The main ideas you want to convey in your cover letter are:

  • Who are you?
  • Why are you interested in this company/role?
  • Why should they hire you?

As always, consider their needs, not your desires when writing the cover letter. To do that, you have to understand the skills required for the position. Read the job description carefully and make sure you’re addressing the specific qualifications they’re looking for. It’s important to emphasize the transferrable skills and interests you have that would make you an excellent hire while also conveying enthusiasm for the role.

You can do that by explaining what excites you about the role, why you’re interested in this company and not its competitors, and emphasizing the personal connections you’ve made through networking or other outreach that make you a good fit. Talk about why you are the best hire (remembering that they’re looking at hundreds of these cover letters!) and why you know you would do the job well.

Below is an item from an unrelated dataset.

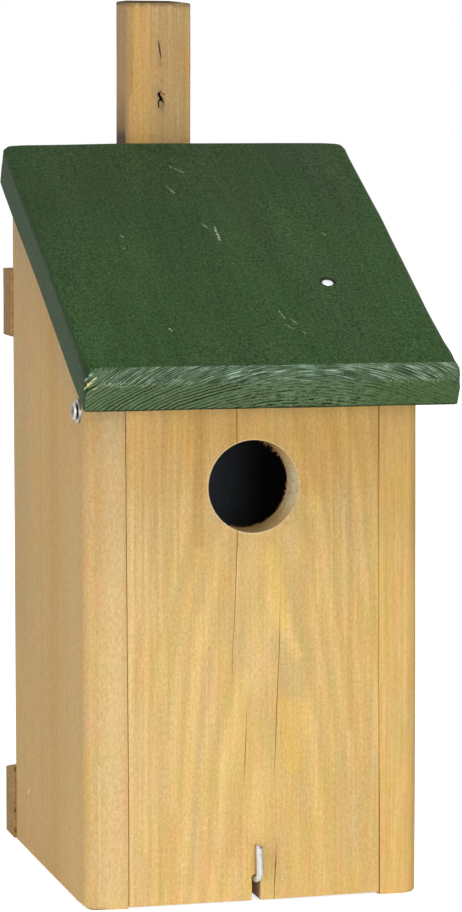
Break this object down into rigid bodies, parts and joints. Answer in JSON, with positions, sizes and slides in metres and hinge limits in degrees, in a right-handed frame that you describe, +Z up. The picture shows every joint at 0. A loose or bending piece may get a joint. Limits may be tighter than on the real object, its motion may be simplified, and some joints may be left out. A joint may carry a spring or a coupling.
{
  "type": "bird nest box",
  "caption": "Wooden bird nest box with a round entrance hole, green sloping roof, swing-out front panel held by a turn hook, and a hanging batten at the back.",
  "frame": {"origin": "centre of the outline at the foot of the box, on the surface it stands on", "axes": "+Z up, +Y to the back batten, the entrance hole faces -Y, +X to the right seen from the front"},
  "size_m": [0.13, 0.184, 0.3135],
  "materials": {
    "pine_front": "planed pine, knot-free, flat-sawn grain with small drying cracks",
    "pine_side": "planed pine, straight grain",
    "pine_rough": "sawn pine, darker",
    "green_paint": "dark green outdoor paint on wood, worn at edges",
    "zinc": "zinc-plated steel",
    "bright_steel": "bright nail head"
  },
  "bodies": {
    "box": {"left_side_board": "pine_side", "right_side_board": "pine_side", "back_board": "pine_rough", "floor_board": "pine_rough", "roof_board": "green_paint", "roof_nail": "bright_steel", "upper_cross_batten": "pine_rough", "lower_cross_batten": "pine_rough", "hanging_batten": "pine_side", "upper_nail_left": "zinc", "upper_nail_right": "zinc", "lower_nail_left": "zinc", "lower_nail_right": "zinc", "upper_batten_screw": "zinc", "lower_batten_screw": "zinc", "washer_left": "zinc"},
    "front_panel": {"front_panel": "pine_front", "pivot_screw_left": "zinc", "pivot_pin_right": "zinc"},
    "latch_hook": {"latch_hook": "zinc"}
  },
  "joints": [
    {"name": "front_pivot", "type": "hinge", "parent": "box", "child": "front_panel", "pos_m": [0, -0.05454, 0.1715], "axis": [-1, 0, 0], "range_deg": [0, 70]},
    {"name": "hook_turn", "type": "hinge", "parent": "box", "child": "latch_hook", "pos_m": [0.001, -0.06404, 0.0083], "axis": [0, -1, 0], "range_deg": [0, 180]}
  ]
}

To effectively convey this, show how you have created positive results from your work. Just like with your resume, you want to mention measurable results that demonstrate key skills. For example don’t write this:

I know that marketing strategists contribute to the planning process by articulating strategy by market; delivering highly successful and inspiring presentations that can be referenced and customized for later use.

Write something like this instead:

One of the proudest moments of my career as a consultant was when I presented the results of a months-long marketing project to the CEO of a healthcare company. My strategic leadership of cross-functional teams taught me the value of understanding various constituents’ needs and being able to articulate them succinctly, and allowed me to demonstrate the skills I worked so hard to learn in a short time, and that will allow me thrive in the marketing strategist role.

Try to address your letter to the specific recruiter and reference any communication you’ve had with them throughout the recruiting process. The more personal you can make it, the better. That means refer to specific people you’ve met at the company, but also talk about how the company differentiates itself in the marketplace.

As you craft your letter, remember that a typo, misspelling, or wrong company name will sink your chances at the interview. You want to review your cover letters carefully for content and mistakes, and it’s a good idea to have others look over it before you submit it.